House and Senate appropriations committees are calling on GSA to accelerate plans to offload underused federal office space.   January 16, 2026


By Dan Hounsell, Senior Editor


Institutional and commercial facilities nationwide are struggling with twin — and often competing — challenges related to their facilities portfolios. They want more workers to return to offices, and they face mounting pressure to dispose of unused or underused facilities with the goal of rightsizing their portfolios

The federal government’s landlord — the General Services Administration, (GSA) is no different. In the latest package of spending bills for fiscal 2026, members of the House and Senate appropriations committees are calling on the GSA to accelerate its plans to offload underused federal office space, according to the Federal New Network. But the spending bill falls short of the amount GSA officials have said is necessary to address a multi-billion-dollar maintenance backlog. 

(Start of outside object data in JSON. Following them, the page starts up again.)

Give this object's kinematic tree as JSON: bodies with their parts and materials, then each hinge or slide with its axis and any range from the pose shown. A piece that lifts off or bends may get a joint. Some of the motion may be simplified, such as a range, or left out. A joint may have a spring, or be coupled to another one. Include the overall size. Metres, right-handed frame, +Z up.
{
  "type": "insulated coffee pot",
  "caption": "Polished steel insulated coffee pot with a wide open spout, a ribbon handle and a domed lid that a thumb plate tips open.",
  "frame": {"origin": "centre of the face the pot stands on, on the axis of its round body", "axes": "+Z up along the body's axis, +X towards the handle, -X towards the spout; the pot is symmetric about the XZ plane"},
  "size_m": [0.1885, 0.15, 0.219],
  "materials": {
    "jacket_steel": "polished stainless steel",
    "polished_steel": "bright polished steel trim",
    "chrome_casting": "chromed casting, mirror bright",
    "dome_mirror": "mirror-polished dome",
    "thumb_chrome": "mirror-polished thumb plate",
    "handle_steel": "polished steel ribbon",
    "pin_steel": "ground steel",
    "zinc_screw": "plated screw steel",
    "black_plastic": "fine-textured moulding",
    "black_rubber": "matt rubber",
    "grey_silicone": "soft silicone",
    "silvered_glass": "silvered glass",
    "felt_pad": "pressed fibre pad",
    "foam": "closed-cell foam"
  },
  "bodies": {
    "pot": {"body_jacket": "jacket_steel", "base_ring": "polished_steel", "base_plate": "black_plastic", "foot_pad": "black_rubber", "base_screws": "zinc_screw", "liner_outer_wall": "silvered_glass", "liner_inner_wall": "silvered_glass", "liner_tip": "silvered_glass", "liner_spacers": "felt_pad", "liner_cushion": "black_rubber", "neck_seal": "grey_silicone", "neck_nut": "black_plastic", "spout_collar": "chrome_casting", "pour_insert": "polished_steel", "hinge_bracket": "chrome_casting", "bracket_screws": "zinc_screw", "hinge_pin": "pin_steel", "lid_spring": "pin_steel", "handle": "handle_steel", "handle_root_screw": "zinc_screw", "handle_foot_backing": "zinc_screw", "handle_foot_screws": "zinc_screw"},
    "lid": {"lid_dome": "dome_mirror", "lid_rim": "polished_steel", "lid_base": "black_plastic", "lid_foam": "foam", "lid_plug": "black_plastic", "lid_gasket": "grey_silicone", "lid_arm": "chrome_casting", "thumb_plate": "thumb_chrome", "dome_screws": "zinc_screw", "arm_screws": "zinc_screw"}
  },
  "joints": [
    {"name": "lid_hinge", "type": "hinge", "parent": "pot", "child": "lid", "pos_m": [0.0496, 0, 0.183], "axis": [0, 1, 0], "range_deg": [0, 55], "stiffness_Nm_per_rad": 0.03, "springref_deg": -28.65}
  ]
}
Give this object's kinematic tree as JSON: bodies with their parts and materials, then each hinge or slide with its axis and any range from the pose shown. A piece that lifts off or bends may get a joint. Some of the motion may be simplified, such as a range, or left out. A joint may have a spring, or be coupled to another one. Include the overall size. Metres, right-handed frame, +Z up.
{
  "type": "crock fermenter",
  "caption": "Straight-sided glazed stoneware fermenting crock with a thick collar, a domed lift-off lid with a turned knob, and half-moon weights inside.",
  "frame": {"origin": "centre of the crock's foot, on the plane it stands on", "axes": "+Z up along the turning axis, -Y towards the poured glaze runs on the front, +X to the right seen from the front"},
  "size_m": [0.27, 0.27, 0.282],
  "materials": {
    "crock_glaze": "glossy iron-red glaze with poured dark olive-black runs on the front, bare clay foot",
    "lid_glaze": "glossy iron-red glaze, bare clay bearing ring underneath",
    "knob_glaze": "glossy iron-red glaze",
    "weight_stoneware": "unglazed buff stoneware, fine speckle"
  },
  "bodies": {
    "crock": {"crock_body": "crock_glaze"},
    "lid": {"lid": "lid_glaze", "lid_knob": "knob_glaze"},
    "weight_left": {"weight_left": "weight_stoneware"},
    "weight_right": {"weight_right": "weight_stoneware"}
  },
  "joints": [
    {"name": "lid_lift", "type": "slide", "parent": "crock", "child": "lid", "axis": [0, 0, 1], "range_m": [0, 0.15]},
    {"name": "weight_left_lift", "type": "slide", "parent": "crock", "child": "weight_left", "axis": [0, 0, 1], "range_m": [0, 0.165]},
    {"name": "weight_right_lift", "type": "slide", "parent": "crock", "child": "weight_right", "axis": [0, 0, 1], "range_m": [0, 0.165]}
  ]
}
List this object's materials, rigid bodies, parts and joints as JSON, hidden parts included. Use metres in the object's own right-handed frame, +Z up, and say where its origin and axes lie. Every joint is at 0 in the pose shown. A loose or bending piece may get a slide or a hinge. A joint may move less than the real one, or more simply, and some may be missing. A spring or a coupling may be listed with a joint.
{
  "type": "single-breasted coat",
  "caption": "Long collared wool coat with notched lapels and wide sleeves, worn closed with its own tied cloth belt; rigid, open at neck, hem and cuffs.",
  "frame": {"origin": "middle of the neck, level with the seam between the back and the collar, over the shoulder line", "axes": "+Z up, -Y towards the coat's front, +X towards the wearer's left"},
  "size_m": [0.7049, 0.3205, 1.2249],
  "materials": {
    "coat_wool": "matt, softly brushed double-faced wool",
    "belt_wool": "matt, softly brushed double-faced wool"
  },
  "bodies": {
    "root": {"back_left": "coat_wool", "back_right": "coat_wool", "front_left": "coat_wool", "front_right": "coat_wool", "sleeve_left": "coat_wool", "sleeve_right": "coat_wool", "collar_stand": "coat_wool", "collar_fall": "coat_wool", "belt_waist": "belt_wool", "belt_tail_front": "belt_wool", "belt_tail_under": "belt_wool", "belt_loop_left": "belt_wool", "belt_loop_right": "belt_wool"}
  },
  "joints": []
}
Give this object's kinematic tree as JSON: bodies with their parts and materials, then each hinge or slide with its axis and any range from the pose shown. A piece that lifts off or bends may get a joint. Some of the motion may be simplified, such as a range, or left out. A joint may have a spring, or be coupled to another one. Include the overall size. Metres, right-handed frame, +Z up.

The spending bills allow GSA to spend $9.7 billion from the Federal Buildings Fund, which includes rent payments GSA collects from agencies working out of GSA-owned facilities. From those funds, GSA receives $166 million in funding for new federal construction projects and $934 million for federal building repairs

GSA has about $24 billion in deferred maintenance projects and says about $6 billion is urgently needed in the next two years to address the maintenance backlog.  

The Public Buildings Reform Board, which advises GSA on underused federal properties it should sell or offload, says the GSA will need about $50 billion to address a backlog of maintenance and repairs in federal buildings. GSA gets about $600 million annually to address those needs. Given those spending levels, the board estimates GSA’s portfolio would have to shrink by 80 percent to keep up with its maintenance backlog. 

Dan Hounsell is senior editor for the facilities market. He has more than 30 years of experience writing about facilities maintenance, engineering and management.?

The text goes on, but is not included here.